AIM OF THE TASK: Return the full listing exactly as it is written.
>> Begin
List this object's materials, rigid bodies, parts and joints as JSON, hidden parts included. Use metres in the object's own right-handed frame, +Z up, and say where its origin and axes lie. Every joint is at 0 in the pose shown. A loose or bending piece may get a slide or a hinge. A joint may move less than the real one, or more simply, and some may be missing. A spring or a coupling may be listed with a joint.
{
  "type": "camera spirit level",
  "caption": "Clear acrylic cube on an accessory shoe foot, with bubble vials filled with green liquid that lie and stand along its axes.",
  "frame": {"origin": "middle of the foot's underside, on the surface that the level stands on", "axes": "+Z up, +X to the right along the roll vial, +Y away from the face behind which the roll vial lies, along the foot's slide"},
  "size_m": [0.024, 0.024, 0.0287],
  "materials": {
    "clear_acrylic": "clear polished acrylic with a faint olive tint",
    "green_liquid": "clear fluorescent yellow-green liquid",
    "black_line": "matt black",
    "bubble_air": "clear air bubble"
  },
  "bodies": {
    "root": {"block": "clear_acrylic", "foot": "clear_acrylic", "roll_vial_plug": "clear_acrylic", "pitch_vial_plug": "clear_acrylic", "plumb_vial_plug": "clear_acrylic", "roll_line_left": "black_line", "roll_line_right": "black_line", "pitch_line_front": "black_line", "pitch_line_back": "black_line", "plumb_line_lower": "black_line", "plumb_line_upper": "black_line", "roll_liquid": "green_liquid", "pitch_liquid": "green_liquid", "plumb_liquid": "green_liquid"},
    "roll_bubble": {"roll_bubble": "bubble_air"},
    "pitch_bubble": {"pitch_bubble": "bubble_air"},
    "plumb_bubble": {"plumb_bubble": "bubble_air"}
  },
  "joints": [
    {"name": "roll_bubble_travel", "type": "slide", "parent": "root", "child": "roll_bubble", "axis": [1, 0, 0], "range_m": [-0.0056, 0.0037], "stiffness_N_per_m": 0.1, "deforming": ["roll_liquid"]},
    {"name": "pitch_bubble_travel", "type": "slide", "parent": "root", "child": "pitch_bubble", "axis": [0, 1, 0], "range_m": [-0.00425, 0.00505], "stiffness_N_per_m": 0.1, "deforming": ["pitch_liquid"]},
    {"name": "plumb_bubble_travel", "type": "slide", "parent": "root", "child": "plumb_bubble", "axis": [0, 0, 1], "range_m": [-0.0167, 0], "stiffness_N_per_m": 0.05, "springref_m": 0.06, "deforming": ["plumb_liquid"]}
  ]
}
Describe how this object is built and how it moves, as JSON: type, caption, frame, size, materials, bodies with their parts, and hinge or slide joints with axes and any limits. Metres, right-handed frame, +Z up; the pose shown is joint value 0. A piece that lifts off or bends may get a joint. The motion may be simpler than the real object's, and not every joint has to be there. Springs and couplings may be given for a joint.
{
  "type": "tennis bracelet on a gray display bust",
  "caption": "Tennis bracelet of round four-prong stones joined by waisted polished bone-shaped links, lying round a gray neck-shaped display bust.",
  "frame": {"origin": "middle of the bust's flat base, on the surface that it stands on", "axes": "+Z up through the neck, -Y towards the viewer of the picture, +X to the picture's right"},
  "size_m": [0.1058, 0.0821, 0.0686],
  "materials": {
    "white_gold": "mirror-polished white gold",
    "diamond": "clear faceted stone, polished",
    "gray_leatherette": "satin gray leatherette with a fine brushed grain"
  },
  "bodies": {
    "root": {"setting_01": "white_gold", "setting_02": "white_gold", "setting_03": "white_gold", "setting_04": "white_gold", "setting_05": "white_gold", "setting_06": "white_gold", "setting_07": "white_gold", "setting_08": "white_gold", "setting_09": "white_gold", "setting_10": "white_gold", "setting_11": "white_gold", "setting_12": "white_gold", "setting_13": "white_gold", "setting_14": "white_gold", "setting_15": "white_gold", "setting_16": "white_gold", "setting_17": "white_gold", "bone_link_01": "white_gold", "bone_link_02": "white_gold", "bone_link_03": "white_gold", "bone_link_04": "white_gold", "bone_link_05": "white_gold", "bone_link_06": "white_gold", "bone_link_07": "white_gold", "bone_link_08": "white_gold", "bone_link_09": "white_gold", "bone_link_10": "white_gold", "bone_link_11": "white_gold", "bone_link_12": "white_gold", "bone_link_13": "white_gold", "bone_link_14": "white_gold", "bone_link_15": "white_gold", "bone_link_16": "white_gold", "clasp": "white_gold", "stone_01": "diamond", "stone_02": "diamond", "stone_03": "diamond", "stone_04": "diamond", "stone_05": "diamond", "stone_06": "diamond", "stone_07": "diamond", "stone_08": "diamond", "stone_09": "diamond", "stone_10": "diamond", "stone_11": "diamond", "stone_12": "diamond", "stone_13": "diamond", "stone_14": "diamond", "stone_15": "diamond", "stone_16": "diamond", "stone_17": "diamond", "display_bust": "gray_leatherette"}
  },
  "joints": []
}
>> End
EXERCISE RESPONSE:
List this object's materials, rigid bodies, parts and joints as JSON, hidden parts included. Use metres in the object's own right-handed frame, +Z up, and say where its origin and axes lie. Every joint is at 0 in the pose shown. A loose or bending piece may get a slide or a hinge. A joint may move less than the real one, or more simply, and some may be missing. A spring or a coupling may be listed with a joint.
{
  "type": "camera spirit level",
  "caption": "Clear acrylic cube on an accessory shoe foot, with bubble vials filled with green liquid that lie and stand along its axes.",
  "frame": {"origin": "middle of the foot's underside, on the surface that the level stands on", "axes": "+Z up, +X to the right along the roll vial, +Y away from the face behind which the roll vial lies, along the foot's slide"},
  "size_m": [0.024, 0.024, 0.0287],
  "materials": {
    "clear_acrylic": "clear polished acrylic with a faint olive tint",
    "green_liquid": "clear fluorescent yellow-green liquid",
    "black_line": "matt black",
    "bubble_air": "clear air bubble"
  },
  "bodies": {
    "root": {"block": "clear_acrylic", "foot": "clear_acrylic", "roll_vial_plug": "clear_acrylic", "pitch_vial_plug": "clear_acrylic", "plumb_vial_plug": "clear_acrylic", "roll_line_left": "black_line", "roll_line_right": "black_line", "pitch_line_front": "black_line", "pitch_line_back": "black_line", "plumb_line_lower": "black_line", "plumb_line_upper": "black_line", "roll_liquid": "green_liquid", "pitch_liquid": "green_liquid", "plumb_liquid": "green_liquid"},
    "roll_bubble": {"roll_bubble": "bubble_air"},
    "pitch_bubble": {"pitch_bubble": "bubble_air"},
    "plumb_bubble": {"plumb_bubble": "bubble_air"}
  },
  "joints": [
    {"name": "roll_bubble_travel", "type": "slide", "parent": "root", "child": "roll_bubble", "axis": [1, 0, 0], "range_m": [-0.0056, 0.0037], "stiffness_N_per_m": 0.1, "deforming": ["roll_liquid"]},
    {"name": "pitch_bubble_travel", "type": "slide", "parent": "root", "child": "pitch_bubble", "axis": [0, 1, 0], "range_m": [-0.00425, 0.00505], "stiffness_N_per_m": 0.1, "deforming": ["pitch_liquid"]},
    {"name": "plumb_bubble_travel", "type": "slide", "parent": "root", "child": "plumb_bubble", "axis": [0, 0, 1], "range_m": [-0.0167, 0], "stiffness_N_per_m": 0.05, "springref_m": 0.06, "deforming": ["plumb_liquid"]}
  ]
}
Describe how this object is built and how it moves, as JSON: type, caption, frame, size, materials, bodies with their parts, and hinge or slide joints with axes and any limits. Metres, right-handed frame, +Z up; the pose shown is joint value 0. A piece that lifts off or bends may get a joint. The motion may be simpler than the real object's, and not every joint has to be there. Springs and couplings may be given for a joint.
{
  "type": "tennis bracelet on a gray display bust",
  "caption": "Tennis bracelet of round four-prong stones joined by waisted polished bone-shaped links, lying round a gray neck-shaped display bust.",
  "frame": {"origin": "middle of the bust's flat base, on the surface that it stands on", "axes": "+Z up through the neck, -Y towards the viewer of the picture, +X to the picture's right"},
  "size_m": [0.1058, 0.0821, 0.0686],
  "materials": {
    "white_gold": "mirror-polished white gold",
    "diamond": "clear faceted stone, polished",
    "gray_leatherette": "satin gray leatherette with a fine brushed grain"
  },
  "bodies": {
    "root": {"setting_01": "white_gold", "setting_02": "white_gold", "setting_03": "white_gold", "setting_04": "white_gold", "setting_05": "white_gold", "setting_06": "white_gold", "setting_07": "white_gold", "setting_08": "white_gold", "setting_09": "white_gold", "setting_10": "white_gold", "setting_11": "white_gold", "setting_12": "white_gold", "setting_13": "white_gold", "setting_14": "white_gold", "setting_15": "white_gold", "setting_16": "white_gold", "setting_17": "white_gold", "bone_link_01": "white_gold", "bone_link_02": "white_gold", "bone_link_03": "white_gold", "bone_link_04": "white_gold", "bone_link_05": "white_gold", "bone_link_06": "white_gold", "bone_link_07": "white_gold", "bone_link_08": "white_gold", "bone_link_09": "white_gold", "bone_link_10": "white_gold", "bone_link_11": "white_gold", "bone_link_12": "white_gold", "bone_link_13": "white_gold", "bone_link_14": "white_gold", "bone_link_15": "white_gold", "bone_link_16": "white_gold", "clasp": "white_gold", "stone_01": "diamond", "stone_02": "diamond", "stone_03": "diamond", "stone_04": "diamond", "stone_05": "diamond", "stone_06": "diamond", "stone_07": "diamond", "stone_08": "diamond", "stone_09": "diamond", "stone_10": "diamond", "stone_11": "diamond", "stone_12": "diamond", "stone_13": "diamond", "stone_14": "diamond", "stone_15": "diamond", "stone_16": "diamond", "stone_17": "diamond", "display_bust": "gray_leatherette"}
  },
  "joints": []
}